Nerede olursak olalım, sevdiğimiz birine mektup yazdığımızda onunla bağ kurduğumuzu hissederiz. Aynı şekilde yeryüzüne de bir aşk mektubu ya da minnet mektubu yazarak, gezegenin tamamıyla ya da bizim için özel olan doğal bir mekânla ilişkimizi kuvvetlendirebiliriz. Mektup yazmak aynı zamanda hislerimizi tarif etmek anlamına da geldiği için, bu egzersiz henüz farkına varmadığımız duygularımızın dile gelmesine ve somutlaşmasına yardımcı olabilir.
Nasıl yapılır?
- Bu egzersizi tek başınıza ya da grup halinde yapabilirsiniz. Yazmak ve yazdıklarınızı paylaşmak için ihtiyacınız olan süreyi kendiniz belirleyebilirsiniz.

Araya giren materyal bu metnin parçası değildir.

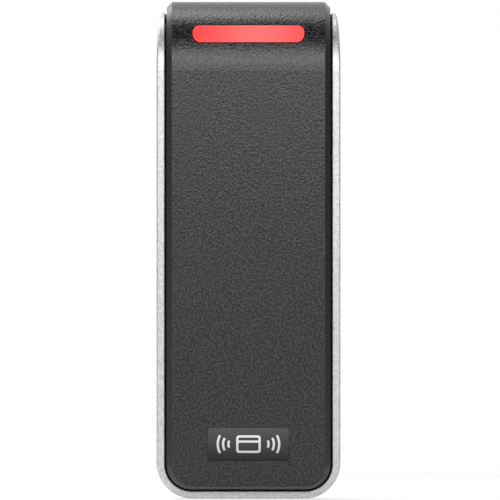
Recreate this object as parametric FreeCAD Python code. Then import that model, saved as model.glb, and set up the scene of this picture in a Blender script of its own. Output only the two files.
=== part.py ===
import FreeCAD, Part
import math
import os

# Slim wall-mounted contactless card reader: a backplate that is screwed to the wall, and a reader head that
# hooks over its top and is locked by one screw from below.
# Millimetres. X runs to the right, Y into the wall (the wall is Y = 0) and Z up.
# In this file "depth" is the distance in front of the wall (Y = -depth) and "height" is the distance above
# the reader's bottom edge. The finished pieces are lowered so that Z = 0 is midway between the wall slots.

V = FreeCAD.Vector
BEYOND = 140.0  # longer than anything, for cutting right through
SAME = 0.001  # lengths closer than this are the same length

# Overall
WIDTH = 45.0
HEIGHT = 121.5
DEPTH = 19.5
SLOT_MIDDLE = HEIGHT / 2

# Rolled shoulder: every skin is flat up to SHOULDER_Z, then turns about this line and runs back to the wall
SHOULDER_Z = 104.5
SHOULDER_D = DEPTH - (HEIGHT - SHOULDER_Z)

# Silver frame
FRAME_FRONT = 16.8
FRAME_CORNER = 8.9
FRAME_EDGE = 0.5
DRAFT_SIDE = 1.4
DRAFT_BOTTOM = 0.6
REAR_GAP = 0.3
LEDGE = 15.8
RIM_HALF = 20.45
RIM_BOTTOM = 1.9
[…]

- Teknolojiyi bir kenara bırakıp mektup kâğıtları, not defteri ya da günlüğünüzü kullanabilirsiniz. Çünkü tek tuşla her şeyi silebildiğimiz bilgisayarlara kıyasla kâğıt-kalem kullanmak yazdıklarımızla bağ kurmamızı sağlar.
- Rahat bir pozisyonda oturun ve yaşamınızda sizin için özel bir anlamı olan bir mekânı ya da canlıyı düşünün. Bu, yaz günlerini altında oynayarak geçirdiğiniz bir ağaç, üzüntülü olduğunuzda gittiğiniz sahil kenarı ya da çocukken baktığınız kediniz olabilir. Şimdi o mekâna ya da canlıya yönelik sevginizi ve minnetinizi kâğıda dökmeye başlayabilirsiniz.
- Mektubunuzu “Sevgili Ağaç” gibi hitap cümleleriyle yazmak, sizi doğrudan o nesneyle iletişime geçirecek ve iç sesinizin akıcılaşmasına yardımcı olacak.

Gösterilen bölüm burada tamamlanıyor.